Dataset excerpt:

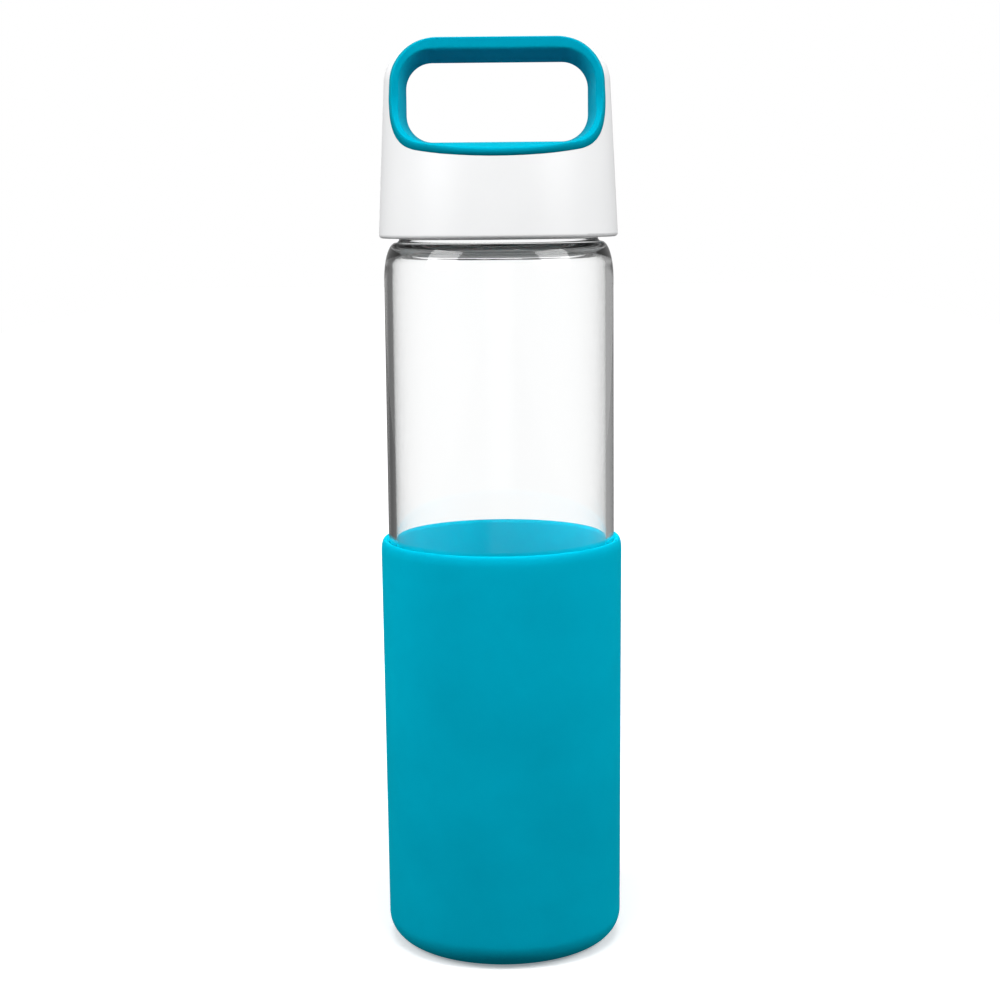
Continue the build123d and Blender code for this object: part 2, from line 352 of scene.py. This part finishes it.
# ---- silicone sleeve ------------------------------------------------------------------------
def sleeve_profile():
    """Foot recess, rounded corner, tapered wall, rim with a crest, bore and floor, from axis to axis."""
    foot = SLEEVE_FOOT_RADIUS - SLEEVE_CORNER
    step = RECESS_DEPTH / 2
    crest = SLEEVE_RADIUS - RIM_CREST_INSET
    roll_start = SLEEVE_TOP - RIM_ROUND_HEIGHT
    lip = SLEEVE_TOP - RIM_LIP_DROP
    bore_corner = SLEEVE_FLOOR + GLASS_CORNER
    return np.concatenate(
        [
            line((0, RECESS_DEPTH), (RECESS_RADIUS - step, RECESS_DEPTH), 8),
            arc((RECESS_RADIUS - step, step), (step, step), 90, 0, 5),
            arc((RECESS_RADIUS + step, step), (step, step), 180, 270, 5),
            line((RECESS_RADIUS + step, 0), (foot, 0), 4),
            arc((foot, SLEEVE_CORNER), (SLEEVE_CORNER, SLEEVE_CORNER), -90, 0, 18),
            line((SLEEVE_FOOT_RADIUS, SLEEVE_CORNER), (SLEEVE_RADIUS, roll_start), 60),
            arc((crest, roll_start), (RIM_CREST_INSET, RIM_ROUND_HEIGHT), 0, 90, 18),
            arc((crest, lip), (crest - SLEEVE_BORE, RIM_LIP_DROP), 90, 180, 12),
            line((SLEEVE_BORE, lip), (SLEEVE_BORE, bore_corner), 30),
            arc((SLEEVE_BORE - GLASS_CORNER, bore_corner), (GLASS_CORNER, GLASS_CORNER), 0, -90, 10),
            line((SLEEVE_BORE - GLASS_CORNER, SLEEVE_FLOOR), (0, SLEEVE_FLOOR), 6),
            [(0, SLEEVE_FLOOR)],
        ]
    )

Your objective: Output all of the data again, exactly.

Task output:
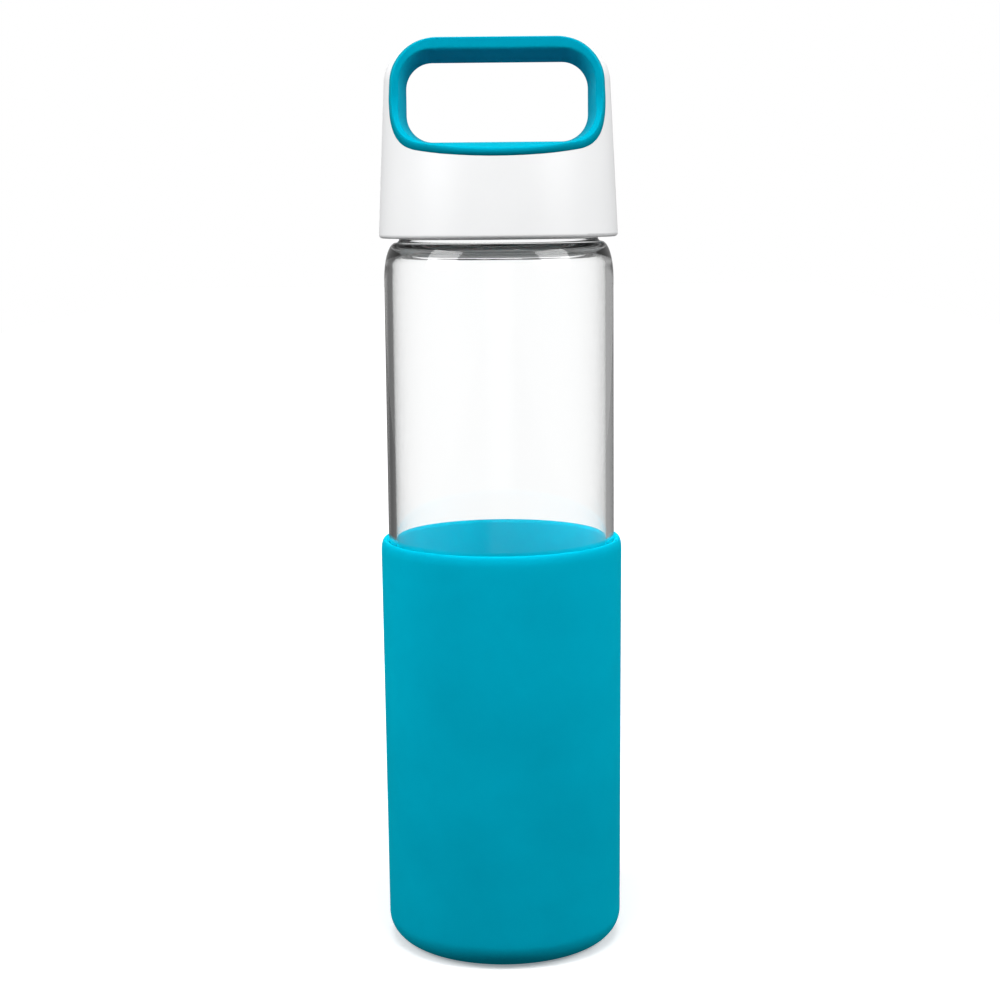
Continue the build123d and Blender code for this object: part 2, from line 352 of scene.py. This part finishes it.
# ---- silicone sleeve ------------------------------------------------------------------------
def sleeve_profile():
    """Foot recess, rounded corner, tapered wall, rim with a crest, bore and floor, from axis to axis."""
    foot = SLEEVE_FOOT_RADIUS - SLEEVE_CORNER
    step = RECESS_DEPTH / 2
    crest = SLEEVE_RADIUS - RIM_CREST_INSET
    roll_start = SLEEVE_TOP - RIM_ROUND_HEIGHT
    lip = SLEEVE_TOP - RIM_LIP_DROP
    bore_corner = SLEEVE_FLOOR + GLASS_CORNER
    return np.concatenate(
        [
            line((0, RECESS_DEPTH), (RECESS_RADIUS - step, RECESS_DEPTH), 8),
            arc((RECESS_RADIUS - step, step), (step, step), 90, 0, 5),
            arc((RECESS_RADIUS + step, step), (step, step), 180, 270, 5),
            line((RECESS_RADIUS + step, 0), (foot, 0), 4),
            arc((foot, SLEEVE_CORNER), (SLEEVE_CORNER, SLEEVE_CORNER), -90, 0, 18),
            line((SLEEVE_FOOT_RADIUS, SLEEVE_CORNER), (SLEEVE_RADIUS, roll_start), 60),
            arc((crest, roll_start), (RIM_CREST_INSET, RIM_ROUND_HEIGHT), 0, 90, 18),
            arc((crest, lip), (crest - SLEEVE_BORE, RIM_LIP_DROP), 90, 180, 12),
            line((SLEEVE_BORE, lip), (SLEEVE_BORE, bore_corner), 30),
            arc((SLEEVE_BORE - GLASS_CORNER, bore_corner), (GLASS_CORNER, GLASS_CORNER), 0, -90, 10),
            line((SLEEVE_BORE - GLASS_CORNER, SLEEVE_FLOOR), (0, SLEEVE_FLOOR), 6),
            [(0, SLEEVE_FLOOR)],
        ]
    )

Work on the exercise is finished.